# Abax's new aquis



## Trithor (Jan 9, 2014)

Abax's new Dolls Kobold and chamberlainianum

Please forgive the fog in my greenhouse.
Which is which, do you think?


----------



## Trithor (Jan 9, 2014)

Angela, Those plants look fantastic! I cant believe how big and healthy they are. I need to use your same supplier. Good thing about plants like this, ..... you don't need to grow them, because they are already grown!
Does it not worry you to order plants in mid winter though?


----------



## Ruth (Jan 9, 2014)

Nice plants!
The leaves on the one on the right look like the _Cochlopetalum family, but it sure is a nice big plant if it is a _chamberlainianum.
Who was the supplier?


----------



## NYEric (Jan 9, 2014)

Good acquisitions, chamber is on the right. Send me the Ludisia discolor!


----------



## Eric Muehlbauer (Jan 9, 2014)

Are these the ones from Thanh?


----------



## Bob in Albany N.Y. (Jan 9, 2014)

Eric, I'm betting they are.


----------



## SlipperFan (Jan 9, 2014)

Gorgeous plants. I agree, chamberlainianum is on the right. Angela, you must have repotted them -- nice clay pots.


----------



## abax (Jan 10, 2014)

They are from Thanh. Gary, I almost had a heart attack when the plants were
traveling from FL to KY and then got lost in the area and we had to run them
down. Temp. was very low for KY that day. Thahn and I have a bit of a
rag going with winter shipping...I say it will be damaged and he says he can
get it to me in excellent shape. He always does and I have to admit he's
right and I'm wrong. Sometimes I hate admitting I'm wrong, but not this time.

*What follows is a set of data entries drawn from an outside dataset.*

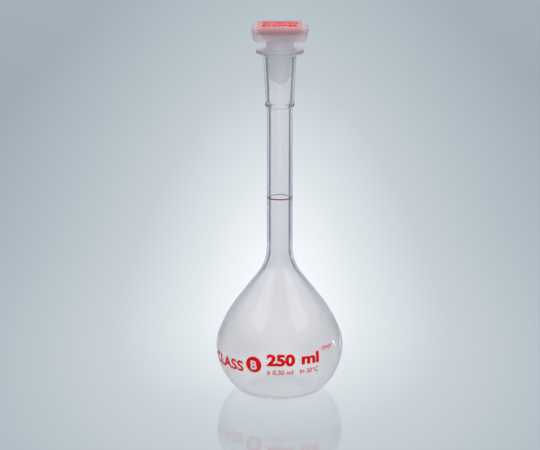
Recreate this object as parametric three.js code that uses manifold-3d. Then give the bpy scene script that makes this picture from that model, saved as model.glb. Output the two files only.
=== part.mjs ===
// A 250 ml volumetric flask in clear plastic, with its milky push-in stopper and the stopper's red lid insert.
// Millimetres, +Z up. The origin is the centre of the foot, on the surface that the flask stands on.
import * as THREE from 'three';
import { mergeVertices } from 'three/addons/utils/BufferGeometryUtils.js';
import Module from 'manifold-3d';

const wasm = await Module();
wasm.setup();

// ---------- driving dimensions ----------

const ROUND_STEPS = 40; // flats around every turned piece
const FINE_CORNER_STEPS = 2; // flats on a small rounded corner
const OVERLAP = 1; // how far a cutting or joining shape runs past the face it works on

// bulb
const BULB_RADIUS = 40.6; // at its widest
const FOOT_CORNER_RADIUS = 4.1;
const LOWER_ARC_RADIUS = 38;
const LOWER_ARC_SWEEP = 0.84; // radians of the bulb's lower arc, from the widest place down
const UPPER_ARC_RADIUS = 24.9;
const UPPER_ARC_SWEEP = 0.371;
const SHOULDER_ARC_RADIUS = 86.2; // the flatter arc above it
const SHOULDER_ARC_SWEEP = 0.282;
const NECK_FILLET_RADIUS = 26.9; // the hollow curve from the cone into the neck
const FOOT_RING_WIDTH = 4.7;
const PUSH_UP = 2; // the hollow under the foot
const BULB_WALL = 1.05;
const FLOOR_WALL = 1.3;
const WALL_THICKENS_FROM = 45; // height where the bulb's wall starts to thicken towards the neck

// neck
const NECK_RADIUS = 8.19;
const NECK_BORE_RADIUS = 5.9;
const GRADUATION_HEIGHT = 126; // 250 ml
const GRADUATION_WIDTH = 0.7;
const INK_THICKNESS = 0.15;
const INK_GAP = 0.05;

// socket: a bead at its foot, a 1:10 taper inside and out, and a flange round its mouth
const MOUTH_HEIGHT = 220.6;
const TAPER = 0.05; // change of radius with height in a 1:10 joint
const BEAD_RADIUS = 9.2;
const BEAD_HEIGHT = 185.4;
const SOCKET_FOOT_RADIUS = 8.95;
const SOCKET_FOOT_HEIGHT = 186.6;
const FLANGE_RADIUS = 14.88;
const FLANGE_THICKNESS = 2.55;
const MOUTH_RADIUS = 9.5; // of the chamfer that leads the plug in
const JOINT_RADIUS = 8.15; // of the tapered bore where the chamfer ends
const CHAMFER_DEPTH = 1.4;
const JOINT_LENGTH = 23;
const BORE_STEP_RADIUS = 6.75; // of the bore below the joint, just above its step down to the neck
const BORE_STEP_HEIGHT = 187.2;
const BORE_STEP_DROP = 1.9;

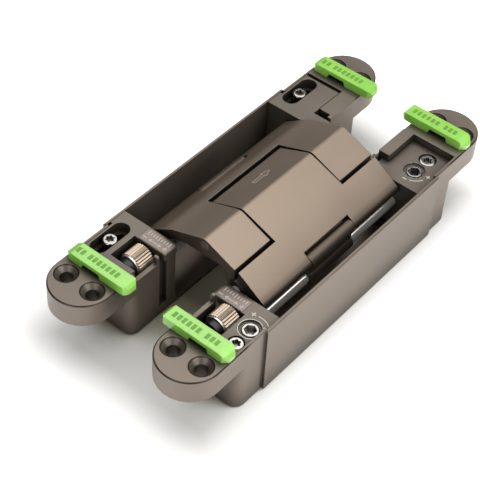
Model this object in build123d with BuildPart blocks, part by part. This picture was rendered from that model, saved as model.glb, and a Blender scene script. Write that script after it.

Actually, the plants are still in the plastic pots inside the clay pots. Both
plants are in Orchiata so I'm not so anxious to repot right now. I think I'll
let them settle in a bit before repotting. The orchid pots with the round
holes I bought from Lowes several years ago. I bought out their whole
stock twice and then they stopped getting them. The other is one I made
with a mortar saw (some such machine!).

Eric, I have discolor and dawsoniana developing excellent roots in the
clay pot beside the big plant. When the weather warms up, would you
like to have them? I need to cut back the big discolor and can spare
quite a few cuttings for anyone who'd like to have one to a few. Let me
know and after the discolor blooms, I can start some in small plastic pots.

Gary, I'm too old to wait out tiny plants!


----------



## NYEric (Jan 10, 2014)

Thanks, I would like a few. I definitely want to increase my jewel orchids.


----------



## Trithor (Jan 10, 2014)

abax said:


> Gary, I'm too old to wait out tiny plants!



As am I, Angela. Too old to even wait for dinner on most days!


----------



## Bob in Albany N.Y. (Jan 10, 2014)

You guys kill me. We aren't old, just well seasoned.


----------



## abax (Jan 10, 2014)

Yeah, well, tell my hips that!!! ;>)


----------